Kernel principal component analysis-based least squares support vector machine optimized by improved grey wolf optimization algorithm and application in dynamic liquid level forecasting of beam pump

Abstract

Considering the blind parameters selection and the high dimension of input data in least squares support vector machine (LSSVM) modeling process, a kernel principal component analysis (KPCA)-based LSSVM forecasting method optimized by improved grey wolf optimization (GWO) algorithm is proposed. As an excellent forecasting model, the regression forecasting performance of LSSVM is greatly affected by parameters selection of the model. An improved GWO algorithm with better performance is proposed to determine the optimal parameters of LSSVM. This improved GWO algorithm improves the optimization precision and global optimization ability of the standard GWO algorithm. The parameters of LSSVM model are taken as the optimization object that is optimized by improved GWO algorithm.
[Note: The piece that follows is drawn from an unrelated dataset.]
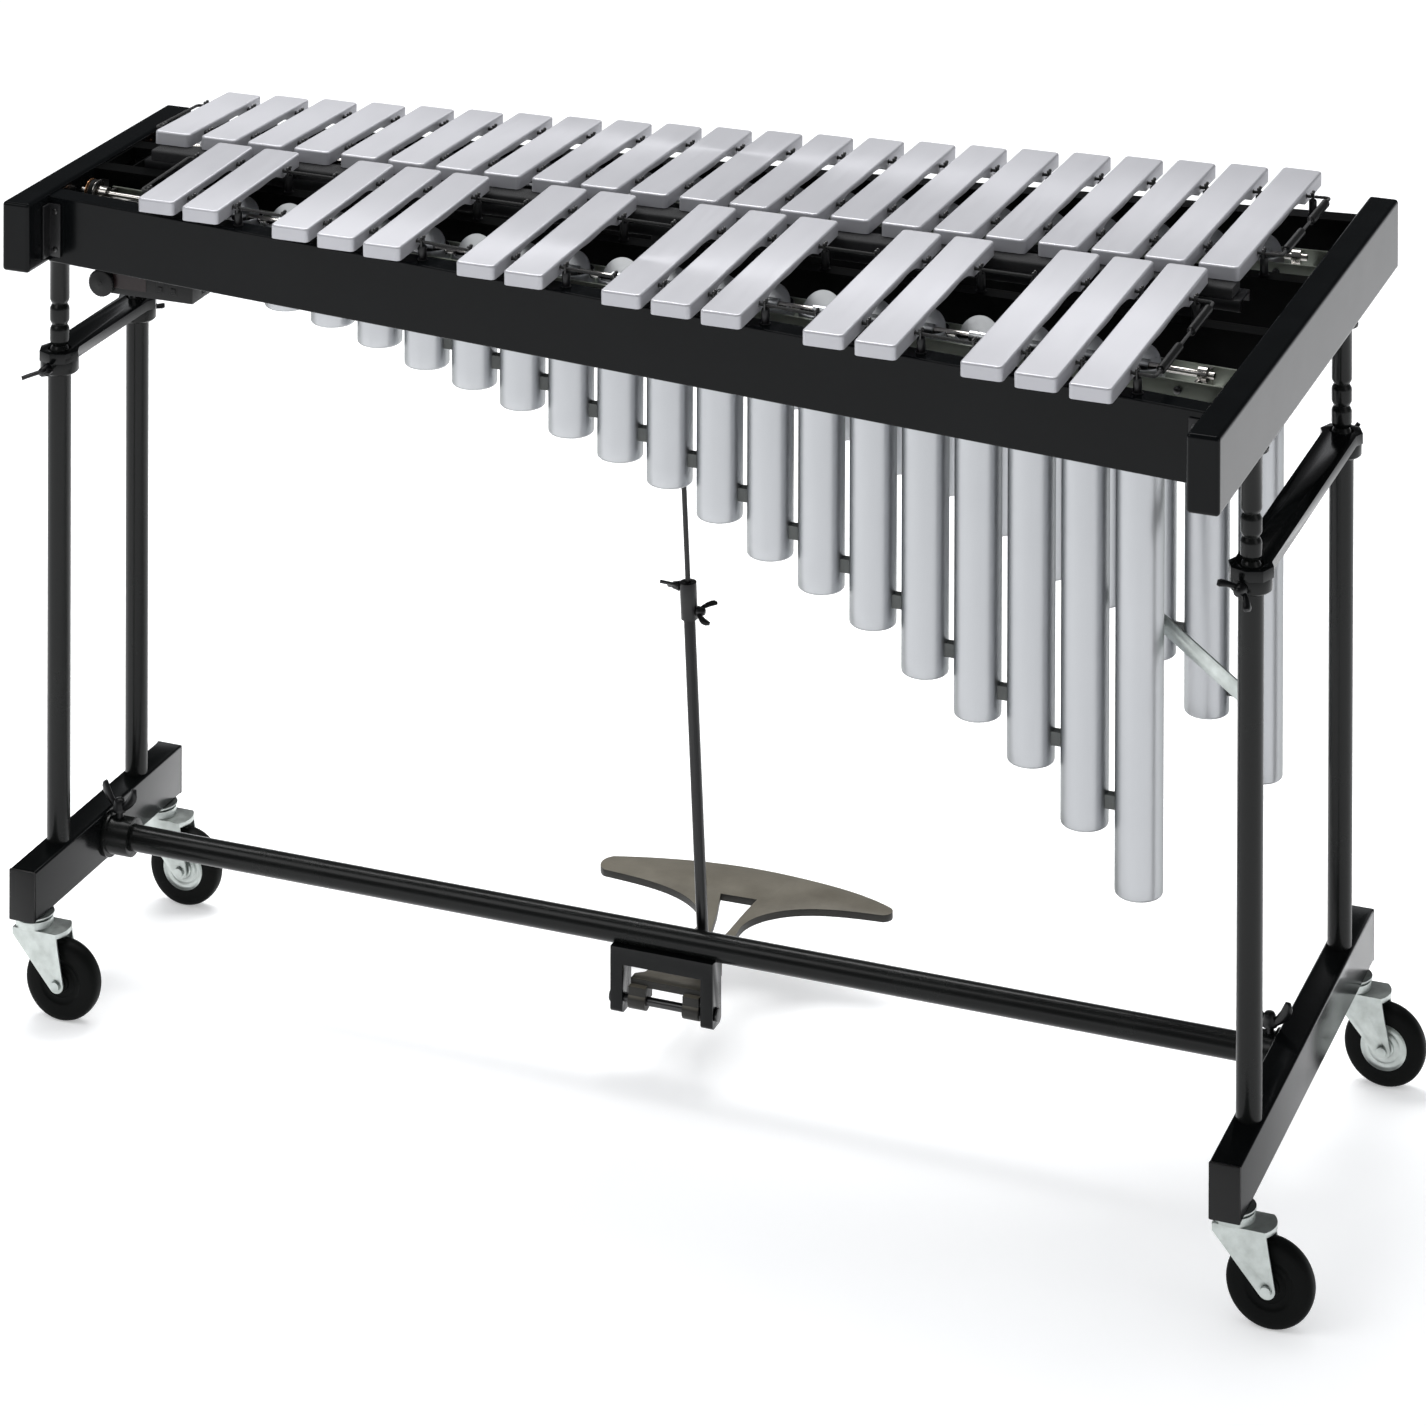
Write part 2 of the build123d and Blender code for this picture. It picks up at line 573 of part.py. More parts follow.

At the same time, the input variables of LSSVM are correlated and redundant. KPCA algorithm can eliminate the correlation and redundancy between input variables. The reduction of input variables reduces the complexity and training time of modeling process, and the coupling between input variables, to improve the prediction accuracy of LSSVM. The dynamic liquid level of beam pump is chosen as the research object. The proposed forecasting method is applied to the prediction of dynamic liquid level. The simulation comparison on actual collected dynamic liquid level data is performed. The simulation results show that the proposed forecasting method has better predictive performance for the dynamic liquid level.